En 1347, les hérauts de Rienzo invitèrent le peuple au Capitole. Le lendemain, Rienzo y livra une tirade remplie d’éloquence sur « l’esclavage et la rédemption de Rome ». Ce jour-là, un nouvel ensemble de règles fut publié et accepté, consolidant dès lors le pouvoir quasi-illimité de Rienzo. Il devint dictateur et tribun avec le titre « Nicholaus, severus et clemens, libertatis, pacis justiciaeque tribunus, et sacræ Romanæ Reipublicæ liberator » (« Nicola, sévère et clément, tribun de la liberté, de la paix et de la justice, ainsi que libérateur du Saint Empire Romain »).

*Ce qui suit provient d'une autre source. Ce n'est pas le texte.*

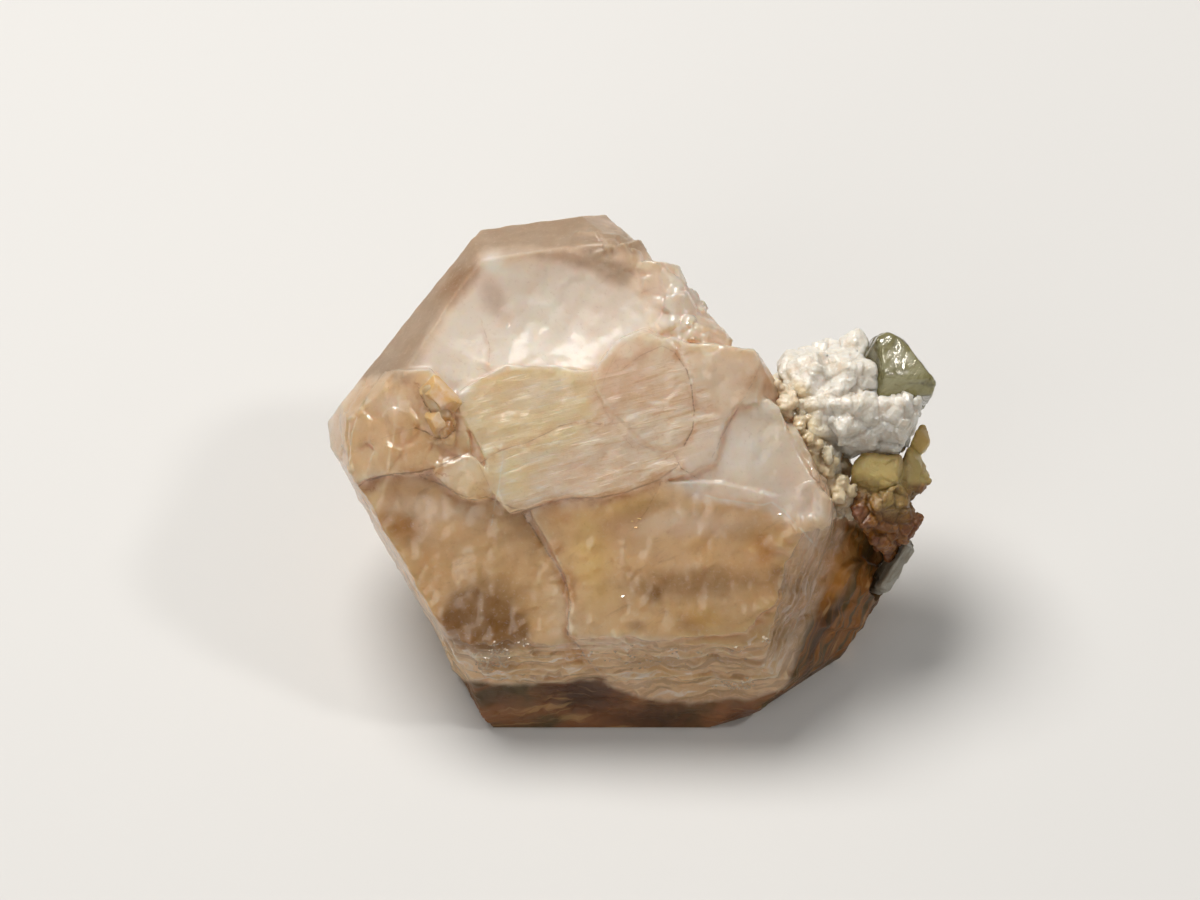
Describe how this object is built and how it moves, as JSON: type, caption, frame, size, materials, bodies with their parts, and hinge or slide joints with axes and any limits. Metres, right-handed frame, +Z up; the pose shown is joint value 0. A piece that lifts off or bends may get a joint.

Néanmoins, malgré ses ardentes campagnes, Rienzo finit par perdre la faveur du peuple et éventuellement l’Église. Il fut exilé en 1347, après une série de bataille contre son rival, Stefano Colonna (ce dernier fut tué dans la bataille hors de la Porta Tiburtina, à laquelle Rienzo ne participa pas). Trois ans plus tard, en 1350, Rienzo se rendit auprès de Charles IV, son ancien allié, à Prague, afin de persuader le roi de reprendre son siège auprès du pape à Rome. Cette tentative échoua, et par conséquent Rienzo fut incarcéré à Raudnitz jusqu’en 1352. Cette année, Charles IV envoya enfin Rienzo au pape Clément VI, qui l'accusa cette fois d'hérésie et le fit condamné à mort en août 1352, mais le jugement ne fut pas exécuté. Rienzo fut exonéré deux ans plus tard par le pape Innocent VI, qui vit Rienzo comme un outil sinon un allié dans sa campagne visant à abolir le régime des nobles.
Motifs Musicaux
Si Wagner fera de la construction en leitmotifs une structure essentielle de ses oeuvres suivantes, il systématisera ainsi un principe qui est à l'origine même de la musique et qui se retrouve donc dans Rienzi (avec même un usage très marqué) : celui du motif musical. Dès l'ouverture, Wagner fait ainsi se confronter le motif de l’appel guerrier (celui de la famille Colonna, par les trompettes) et le motif de la prière de Rienzi qui marquera le dernier acte. La partition est ainsi à la fois traditionnelle (l'ouverture à l'opéra sert à présenter les thèmes) et déjà innovante (en confrontant puissamment des extrémités : familles antagonistes, début et fin du drame).